Ao verificar outros contratos envolvendo unidades do Exército e da Marinha, o MPM identificou que as concorrências eram disputadas quase sempre por apenas três empresas, todas com o mesmo endereço, telefone, e-mail e contador: Bidinha & Moresco, M. A. Moresco e J. D. dos Santos Rezes, sediadas em Uruguaiana.
O vínculo se repetia na sociedade, com um mesmo grupo familiar. A M. A. Moresco pertence a Meireles Alves Moresco Filho, cujos pais, Meireles Alves Moresco e Kátia Lúcia Bidinha, são sócios-administradores da Bidinha & Moresco. Uma ex-empregada de Meireles, Joice Daiane dos Santos, figura como dona da J.D dos Santos Rezes.
Outro indício foi que, em várias ocasiões, os e-mails pedindo reposição nos estoques de comida eram direcionados a Joice, embora a empresa dela não tenha vencido a concorrência e, sim, a empresa da família Moresco.
Ao quebrar o sigilo bancário das empresas, o MPM também descobriu inúmeras transações financeiras entre elas, inclusive com depósitos de cifras superiores a R$ 100 mil. Joice, por exemplo, recebia todos os meses em sua conta-corrente R$ 4 mil da Bidinha & Moresco, "aparentando ser pagamento regular por serviços prestados, embora não seja empregada formal da empresa", diz trecho de uma das denúncias.
O MPM encontrou indícios de oito tipos de fraude, como sobrepreço e direcionamento de licitações, além de crimes como estelionato, lavagem de dinheiro, fraude contábil, formação de quadrilha, falsidade ideológica e corrupção. Por enquanto, foram instauradas duas ações penais, um procedimento investigatório criminal e três inquéritos. O objetivo do MPM é avançar a partir da coleta de documentos e da apreensão dos aparelhos celulares dos suspeitos.
Dois militares lotados no 25º GAC, o terceiro-sargento Maurício Soares Gonçalves e o primeiro-tenente Frede Santana da Silva, foram denunciados por fraude em licitação. Na mesma ação também estão denunciados Joice e Meireles. Os dois empresários foram alvo ainda de denúncia em outro processo, desta vez junto com Sidnei Paulo Radaelli, dono da E. R. Comércio. Eles teriam fraudado licitação para compra de nove toneladas de cebola para quatro quartéis, a R$ 5,73 o quilo. "Em outubro de 2015, mês em que foi realizada a pesquisa de preço com os fornecedores, o quilo da cebola nacional era comercializado na Ceasa por R$ 1,60/kg", diz a denúncia assinada pelo promotor Soel Arpini.
Por meio de notas, as defesas de Meireles Alves Moresco Filho, Meireles Alves Moresco e Kátia Lúcia Bidinha, e de Joice Daiane dos Santos Rezes, negaram as acusações.
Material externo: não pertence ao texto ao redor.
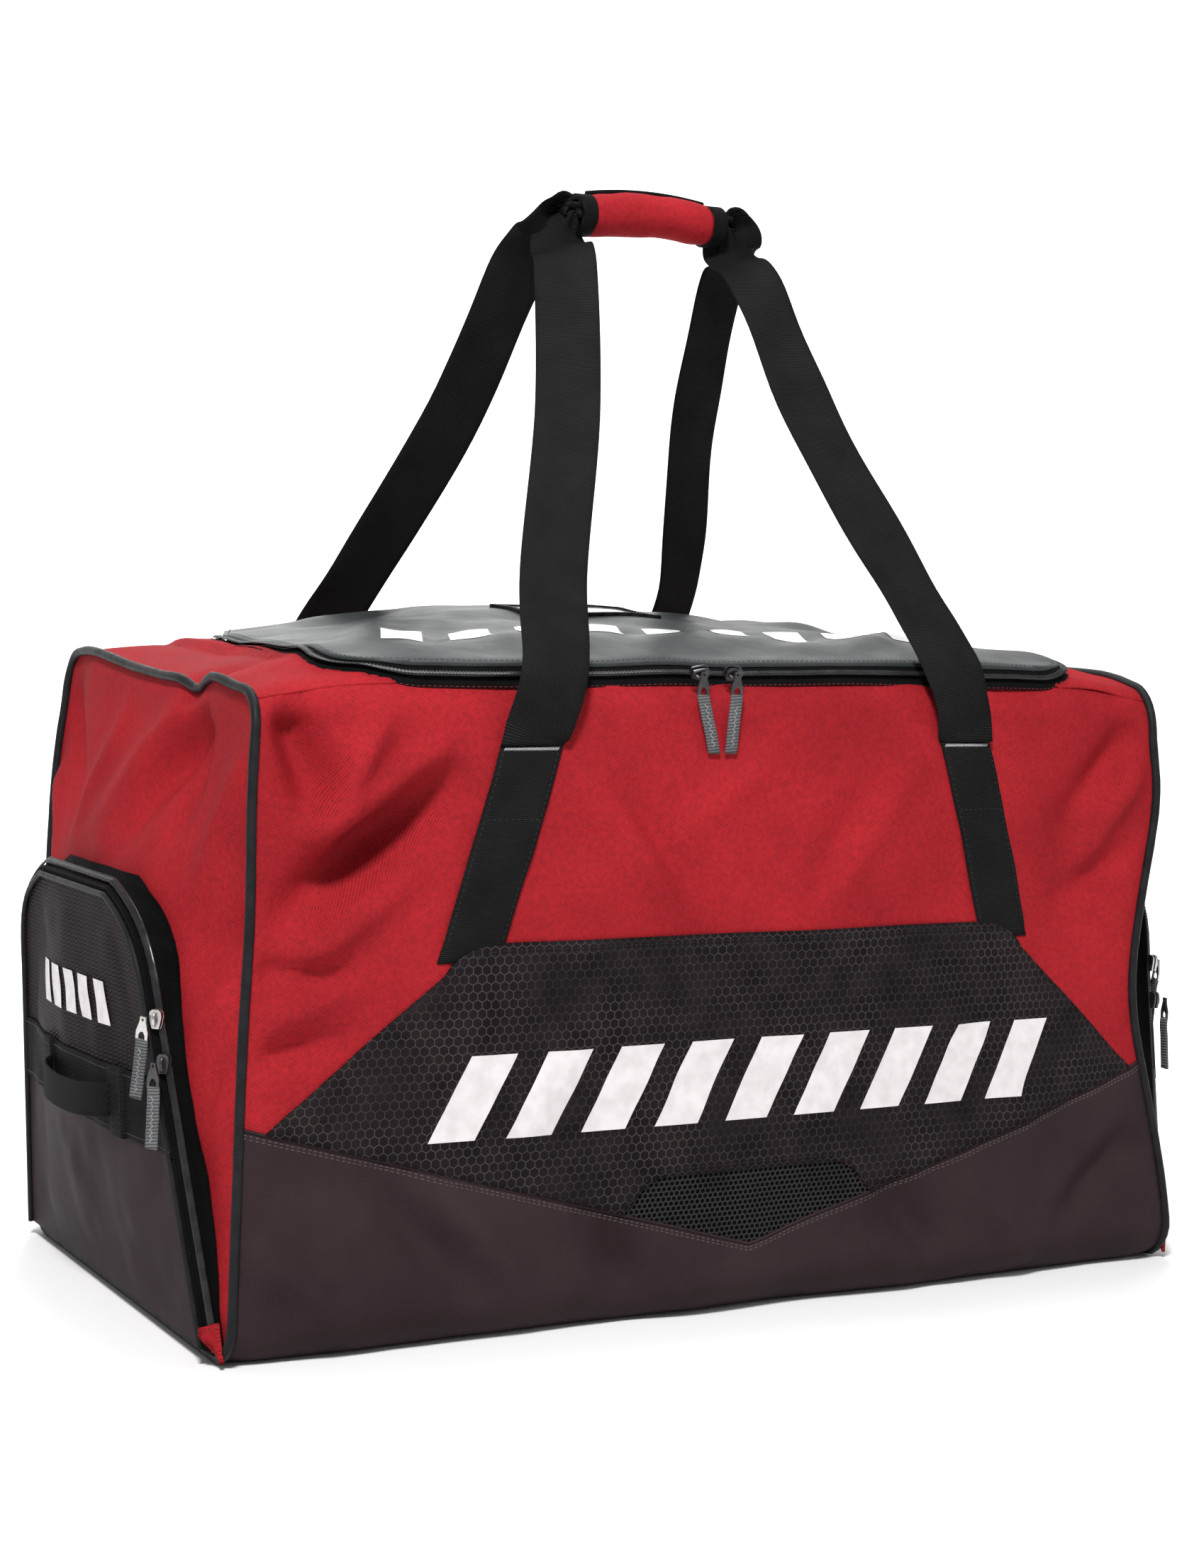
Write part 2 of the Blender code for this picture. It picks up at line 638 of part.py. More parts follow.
def make_wrap():
    near = HANDLE_HALF + GAP
    far = near + BINDING_LENGTH
    spans = {
        "handle_wrap": (-HANDLE_HALF, HANDLE_HALF, 0.0, "red_fabric"),
        "handle_wrap_left_binding": (-far, -near, BINDING_GROW, "black_webbing"),
        "handle_wrap_right_binding": (near, far, BINDING_GROW, "black_webbing"),
    }
    for name, (start, end, grow, surface) in spans.items():
        outline = wrap_section(grow)
        rings = [[Vector((HANDLE_X + x, y, HANDLE_Z + z)) for y, z in outline] for x in (start, end)]
        set_origin(sweep(name, rings, surface), strap_pivot(-1))


# End pockets


def pocket_outline(grow=0.0):
    """The pocket's outline in (y, z), from the bottom front round the top to the bottom back."""
    shoulder = (POCKET_SHOULDER[0] + grow, POCKET_SHOULDER[1])
    bend = (POCKET_CORNER[0] + grow, POCKET_CORNER[1] + grow)
    top = (POCKET_TOP_HALF, POCKET_TOP + grow)
    right = [(POCKET_BOTTOM_HALF + grow, POCKET_BOTTOM)]
    for t in spread(0, 1, CORNER_STEPS):
        weighted = list(zip(((1 - t) ** 2, 2 * t * (1 - t), t**2), (shoulder, bend, top)))
        right.append((sum(w * y for w, (y, _) in weighted), sum(w * z for w, (_, z) in weighted)))
    return mirrored(right[::-1]) + right[::-1]


def side_half_width(z):
    """Half the pocket's width at a height below its round corners."""
    share = (z - POCKET_BOTTOM) / (POCKET_SHOULDER[1] - POCKET_BOTTOM)
    return POCKET_BOTTOM_HALF + (POCKET_SHOULDER[0] - POCKET_BOTTOM_HALF) * share


def make_pocket(name, side):
    wall = pocket_wall(side)
    round_top = pocket_outline()[1:-1]
    pieces = {
        "upper_panel": ("mesh_fabric", level_edge(BAND_TOP + GAP) + round_top[::-1]),
        "band": ("black_webbing", level_edge(BAND_TOP)[::-1] + level_edge(BAND_BOTTOM)),
        "lower_panel": ("dark_fabric", level_edge(BAND_BOTTOM - GAP)[::-1] + level_edge(POCKET_BOTTOM)),
    }
    for piece, (surface, outline) in pieces.items():
        slab(f"{name}_pocket_{piece}", outline, wall, -CLOTH, 0, surface, DOOR_STEP)
    make_gusset(name, side)
    make_grab_handle(name, side)
    for piece in ("pocket_upper_panel", "pocket_band", "pocket_lower_panel", "grab_handle"):
        set_origin(bpy.data.objects[f"{name}_{piece}"], pocket_pivot(side))


def level_edge(z):
    """The door's two corners at this height, the front one first."""
    half = side_half_width(z)
    return [(-half, z), (half, z)]


def pocket_pivot(side):
    return Vector((side * POCKET_OUT_BOTTOM, 0, POCKET_BOTTOM))


def make_gusset(name, side):
    """The strip that stands out from the end panel and carries the zip, all round but the bottom."""
    surface = end_wall(side)
    rings = []
    for outer, inner in refined(list(zip(pocket_outline(GAP), pocket_outline(-TAPE)))):
        feet = [Vector((surface(y, z, 2 * GAP).x, y, z)) for y, z in (outer, inner)]
        lips = [Vector((side * (pocket_rim(z) - CLOTH - GAP), y, z)) for y, z in (outer, inner)]
        rings.append([feet[0], lips[0], lips[1], feet[1]])
    sweep(f"{name}_pocket_gusset", rings, "zip_black")


def refined(pairs):
    """The pairs of outline points, with more of them where they lie far apart."""
    found = []
    for first, second in zip(pairs, pairs[1:]):
        count = math.ceil(math.dist(first[0], second[0]) / GUSSET_STEP)
        for share in spread(0, 1, count)[:-1]:
            found.append(tuple(Vector(a).lerp(Vector(b), share) for a, b in zip(first, second)))
    return found + [pairs[-1]]


def make_grab_handle(name, side):
    """A webbing loop that stands out from the band."""
    wall = pocket_wall(side)
    height = (BAND_TOP + BAND_BOTTOM) / 2
    stations = []
    for share in spread(-1, 1, GRAB_STEPS):
        out = 2 * GAP + WEBBING / 2 + GRAB_OUT * math.sqrt(max(1 - abs(share) ** 3, 0))
        place = wall(GRAB_CENTRE + GRAB_HALF * share, height, out)
        stations.append((place, Vector((0, 0, 1)), GRAB_WIDTH, WEBBING))
    ribbon(f"{name}_grab_handle", stations, "black_webbing")


# Sliders with their pulls and tabs


def make_lid_sliders():
    """The two sliders on the front run of the lid's zip, with pulls and tabs that hang on the front."""
    for name, x in LID_SLIDERS.items():
        middle = roof(x, LID_SLIDER_Y, 2 * COIL_RADIUS + 3 * GAP + SLIDER[2] / 2)
        tilt = Matrix.Rotation(SLIDER_TILT, 4, "X")
        plate(f"lid_{name}_slider", middle, SLIDER, "gunmetal", tilt, SLIDER_BEVEL)
        pivot = lid_pull_pivot(x)
        hang = Matrix.Rotation(LID_PULL_TILT, 4, "X")
        down = hang @ Vector((0, 0, -1))
        pull = plate(f"lid_{name}_pull", pivot + down * PULL[2] / 2, PULL, "gunmetal", hang)
        tab = plate(f"lid_{name}_tab", pivot + down * (PULL[2] + GAP + TAB[2] / 2), TAB, "grey_webbing", hang)
        for moving in (pull, tab):
            set_origin(moving, pivot)


def lid_pull_pivot(x):
    """A point on the axis that a lid slider's pull swings about."""
    return roof(x, LID_SLIDER_Y, 2 * COIL_RADIUS + 5 * GAP + SLIDER[2]) + PULL_HOOK


def pocket_zip_point(side, z, out):
    """A point beside the straight front run of the pocket's zip, out along the length of the bag."""
    return Vector((side * (pocket_rim(z) + out), -side_half_width(z) - POCKET_SLIDER_ASIDE, z))


def make_pocket_sliders(name, side):
    for place, (z, _, lean, metal) in POCKET_SLIDERS.items():
        middle = pocket_zip_point(side, z, -POCKET_SLIDER_SINK)
        plate(f"{name}_pocket_{place}_slider", middle, POCKET_SLIDER, metal, None, SLIDER_BEVEL)
        hook = pocket_pull_pivot(side, place)
        hang = Matrix.Rotation(lean, 4, "X")
        down = hang @ Vector((0, 0, -1))
        low = hook + down * PULL[2] / 2
        pull = plate(f"{name}_pocket_{place}_pull", low, (PULL[1], PULL[0], PULL[2]), metal, hang)
        low = hook + down * (PULL[2] + GAP + TAB[2] / 2)
        tab = plate(f"{name}_pocket_{place}_tab", low, (TAB[1], TAB[0], TAB[2]), "grey_webbing", hang)
        for moving in (pull, tab):
            set_origin(moving, hook)


def pocket_pull_pivot(side, place):
    """A point on the axis that a pocket slider's pull swings about."""
    z, aside, _, _ = POCKET_SLIDERS[place]
    return pocket_zip_point(side, z, PULL_OUT) + Vector((0, aside, 0))


def main():
    clear_scene()
    make_long_panels()
    make_ends()
    make_bottom()
    make_lid()
    make_lid_zip()
    make_top_gussets()
    make_strap_bases()
    make_strap_legs()
    make_grips()
    make_wrap()
    for name, side in (("left", -1), ("right", 1)):
        make_pocket(name, side)
        make_pocket_sliders(name, side)
    make_lid_sliders()


main()
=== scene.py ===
import json
import math

import bmesh
import bpy
import numpy as np
from mathutils import Matrix, Vector
from mathutils.geometry import delaunay_2d_cdt


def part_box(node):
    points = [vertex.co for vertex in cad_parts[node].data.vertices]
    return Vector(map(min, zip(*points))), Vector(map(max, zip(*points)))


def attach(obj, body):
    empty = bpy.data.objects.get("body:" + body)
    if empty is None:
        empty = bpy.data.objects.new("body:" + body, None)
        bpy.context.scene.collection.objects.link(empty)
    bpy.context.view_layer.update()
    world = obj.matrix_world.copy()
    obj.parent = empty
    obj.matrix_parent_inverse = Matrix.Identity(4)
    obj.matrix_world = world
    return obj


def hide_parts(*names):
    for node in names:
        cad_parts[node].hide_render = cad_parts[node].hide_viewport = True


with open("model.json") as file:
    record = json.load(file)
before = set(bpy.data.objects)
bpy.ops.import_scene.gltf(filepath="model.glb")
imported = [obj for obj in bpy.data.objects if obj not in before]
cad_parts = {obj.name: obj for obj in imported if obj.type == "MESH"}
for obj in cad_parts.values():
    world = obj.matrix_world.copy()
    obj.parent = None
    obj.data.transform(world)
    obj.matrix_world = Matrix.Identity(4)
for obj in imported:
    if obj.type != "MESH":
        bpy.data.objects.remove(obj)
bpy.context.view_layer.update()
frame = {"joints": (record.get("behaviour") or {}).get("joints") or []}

# The looks of a hockey equipment bag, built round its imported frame. Metres, +Z up, the front faces -Y.
# The body's surface is worked out here as a few walls: each turns flat pattern places into points, and
# every panel, seam, strap and stitch takes its points from the same walls, so that they lie together.

# Thicknesses and gaps, as in the frame
GAP = 0.0004
SEAM_MARGIN = 0.0045  # from the bottom panel's edge to the end of the body
TOP_RADIUS = 0.030
BOTTOM_RADIUS = 0.035
PIPING_RADIUS = 0.0034
OVERLAY = 0.0014
WEBBING = 0.0020
LAYER_GAP = 0.0008
LOWER_OUT = 0.0009  # how far the lower panels' cloth stands out of the wall
BAND_OUT = 0.0016  # how far the webbing band stands out of the pocket's door
PATCH_OUT = 0.0040  # how far the patches over the grab handle's ends stand out of it
WEBBING_EDGE = 0.0007

# Driving dimensions, from the frame
FLOOR_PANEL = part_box("bottom_panel")[1]
ROOF_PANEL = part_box("right_top_gusset")[1]
LENGTH = 2 * (FLOOR_PANEL.x + SEAM_MARGIN)
TOP_LENGTH = LENGTH * ROOF_PANEL.x / FLOOR_PANEL.x
DEPTH = 2 * (FLOOR_PANEL.y + BOTTOM_RADIUS + GAP)
HEIGHT = ROOF_PANEL.z

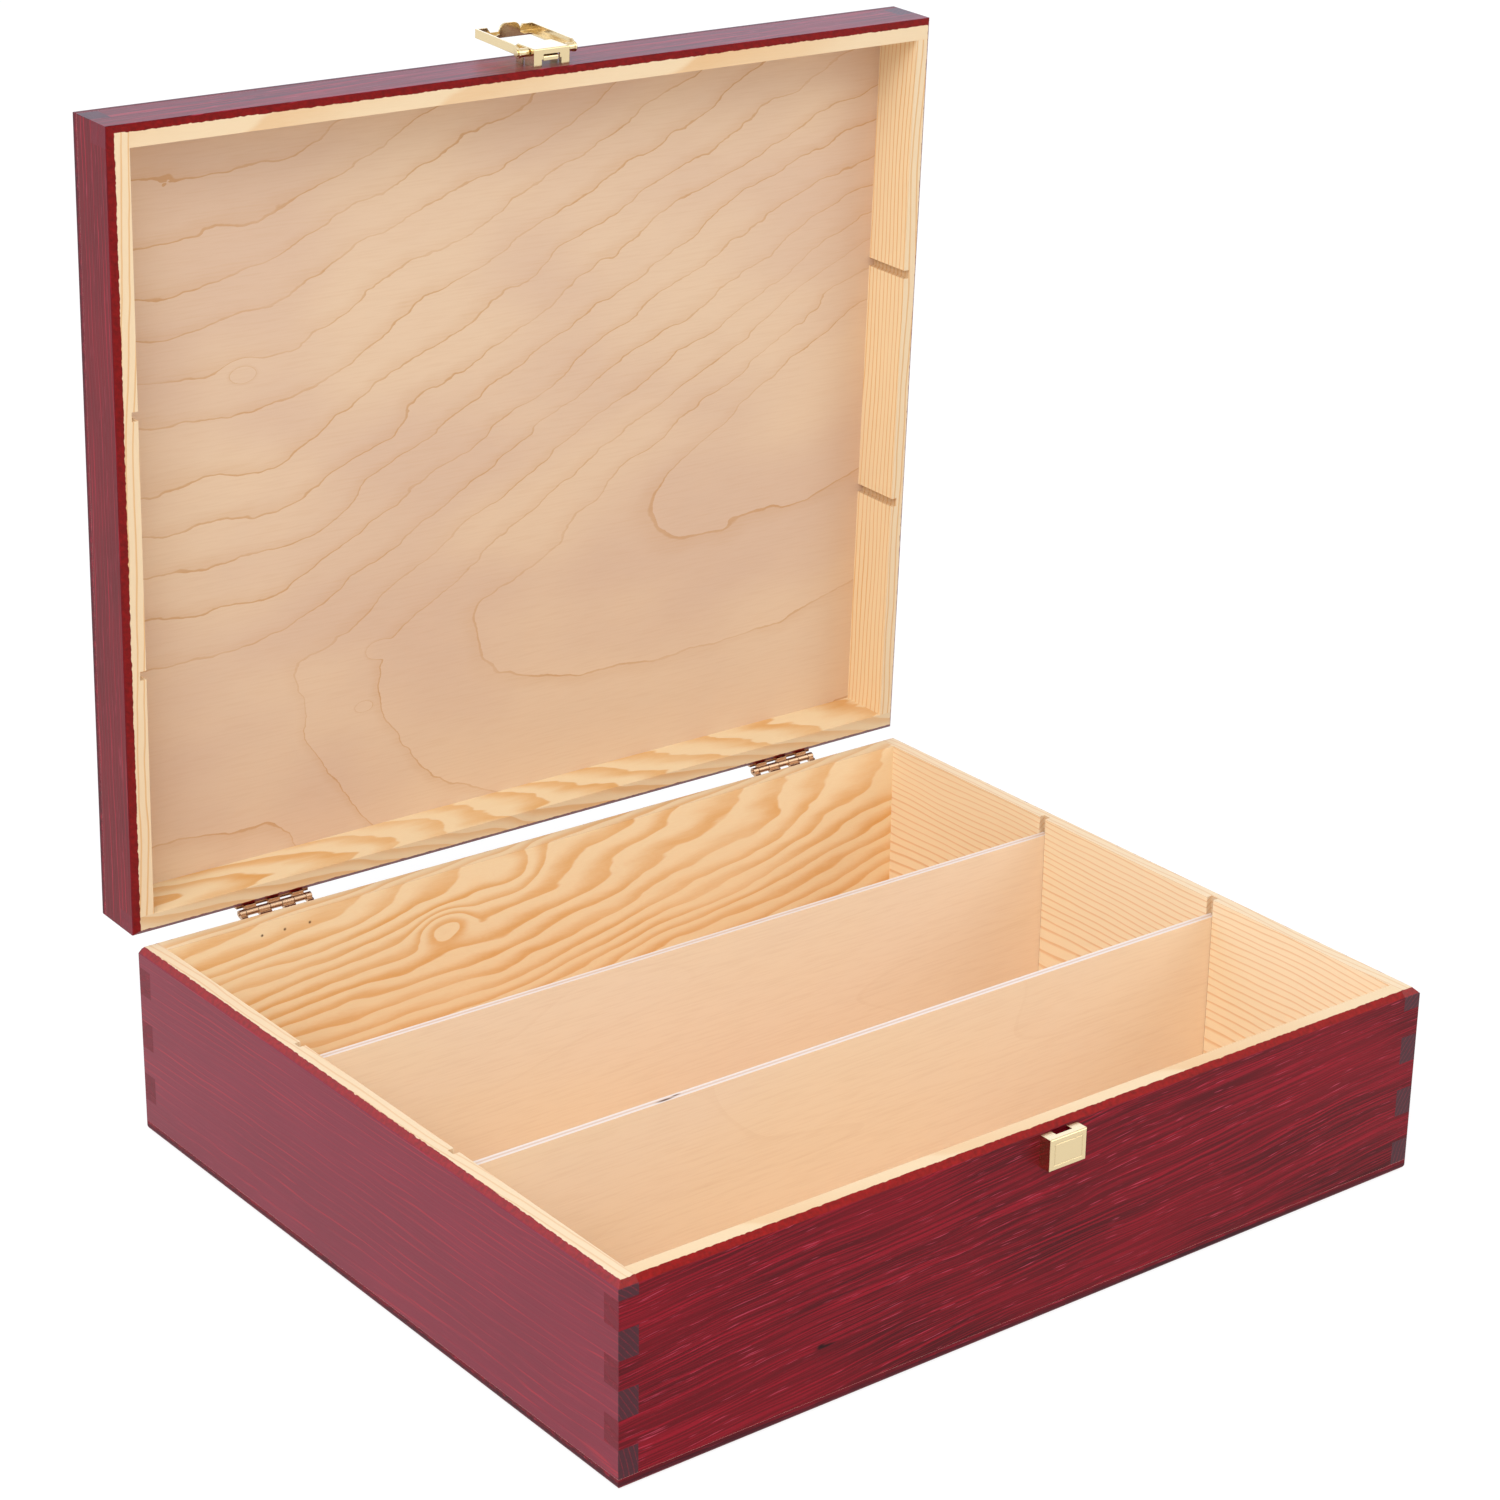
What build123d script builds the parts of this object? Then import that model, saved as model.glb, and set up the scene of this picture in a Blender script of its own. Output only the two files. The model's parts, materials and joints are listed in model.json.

A família Moresco disse que se sentem como bodes expiatórios ante a ausência de alvos militares, e que "ainda que os nomes dos sérios empresários tenham sido expostos, segue a confiança nas instituições e o avançar das investigações - que optou por devassar suas vidas antes mesmo de colher seus depoimentos - demonstrará sua absoluta inocência". A defesa de Joice disse que a deflagração da operação causa estranheza, pois a empresária já havia sido intimada para prestar esclarecimentos em inquérito policial militar nesta quarta-feira, 11/12, pela manhã.